Written instruction. The required output is the exact run of lines from the line containing "Turn this picture" to the line containing "import math", inclusive, and nothing besides.

Excerpted records.
--- BEGIN ---

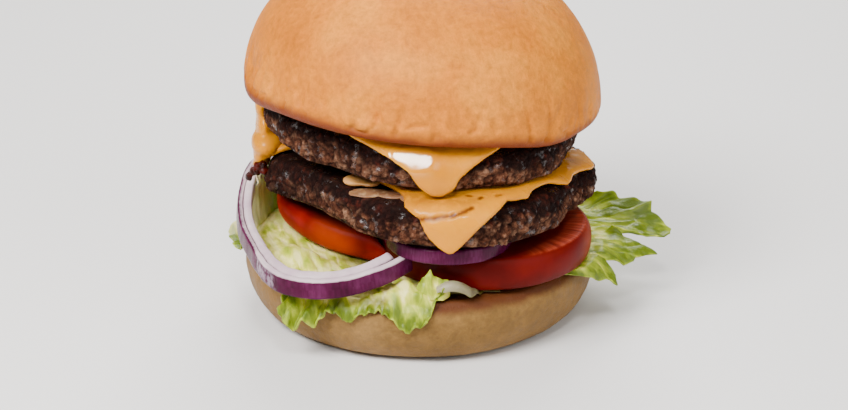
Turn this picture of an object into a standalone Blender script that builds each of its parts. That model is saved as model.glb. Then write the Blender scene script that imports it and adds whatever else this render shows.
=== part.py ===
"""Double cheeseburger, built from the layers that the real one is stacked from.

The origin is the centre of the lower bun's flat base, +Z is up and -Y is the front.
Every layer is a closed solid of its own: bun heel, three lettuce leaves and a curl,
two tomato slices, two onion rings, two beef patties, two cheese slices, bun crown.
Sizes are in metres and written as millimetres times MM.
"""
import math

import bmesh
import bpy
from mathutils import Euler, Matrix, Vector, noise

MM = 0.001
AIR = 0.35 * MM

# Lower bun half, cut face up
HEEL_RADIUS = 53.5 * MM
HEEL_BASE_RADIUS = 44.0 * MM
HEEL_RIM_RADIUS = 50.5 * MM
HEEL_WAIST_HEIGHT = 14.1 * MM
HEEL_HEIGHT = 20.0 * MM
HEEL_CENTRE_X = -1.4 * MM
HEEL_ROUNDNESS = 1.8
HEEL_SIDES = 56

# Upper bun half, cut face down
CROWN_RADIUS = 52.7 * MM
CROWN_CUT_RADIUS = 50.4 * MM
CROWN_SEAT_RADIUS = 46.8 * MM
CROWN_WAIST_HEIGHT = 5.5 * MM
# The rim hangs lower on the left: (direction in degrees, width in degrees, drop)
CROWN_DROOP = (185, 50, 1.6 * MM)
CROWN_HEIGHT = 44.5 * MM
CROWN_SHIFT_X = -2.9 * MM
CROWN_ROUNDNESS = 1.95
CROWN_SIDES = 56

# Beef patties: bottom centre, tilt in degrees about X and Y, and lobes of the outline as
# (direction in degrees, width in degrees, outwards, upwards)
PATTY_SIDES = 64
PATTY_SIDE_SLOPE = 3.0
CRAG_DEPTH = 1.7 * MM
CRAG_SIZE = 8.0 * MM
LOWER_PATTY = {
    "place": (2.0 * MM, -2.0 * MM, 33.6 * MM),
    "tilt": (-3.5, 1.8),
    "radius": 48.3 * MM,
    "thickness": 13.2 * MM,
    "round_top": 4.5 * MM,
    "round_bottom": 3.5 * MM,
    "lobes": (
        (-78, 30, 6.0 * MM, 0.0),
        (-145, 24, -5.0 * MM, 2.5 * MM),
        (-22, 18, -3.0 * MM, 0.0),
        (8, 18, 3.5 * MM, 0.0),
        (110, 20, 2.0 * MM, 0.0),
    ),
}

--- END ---
--- BEGIN ---

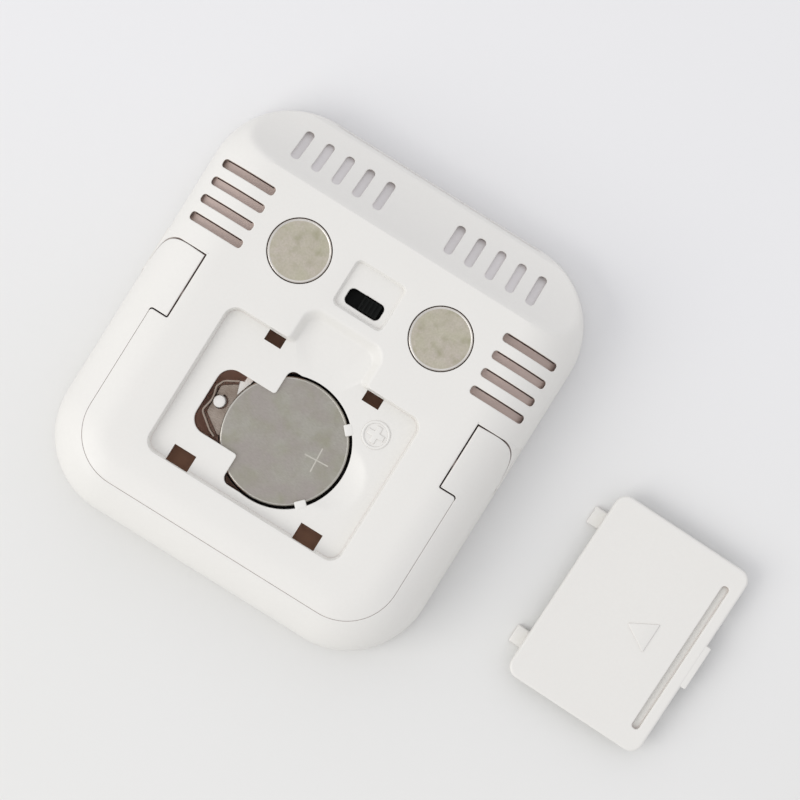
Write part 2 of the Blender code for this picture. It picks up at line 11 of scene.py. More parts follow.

--- END ---

Exercise output.
Turn this picture of an object into a standalone Blender script that builds each of its parts. That model is saved as model.glb. Then write the Blender scene script that imports it and adds whatever else this render shows.
=== part.py ===
"""Double cheeseburger, built from the layers that the real one is stacked from.

The origin is the centre of the lower bun's flat base, +Z is up and -Y is the front.
Every layer is a closed solid of its own: bun heel, three lettuce leaves and a curl,
two tomato slices, two onion rings, two beef patties, two cheese slices, bun crown.
Sizes are in metres and written as millimetres times MM.
"""
import math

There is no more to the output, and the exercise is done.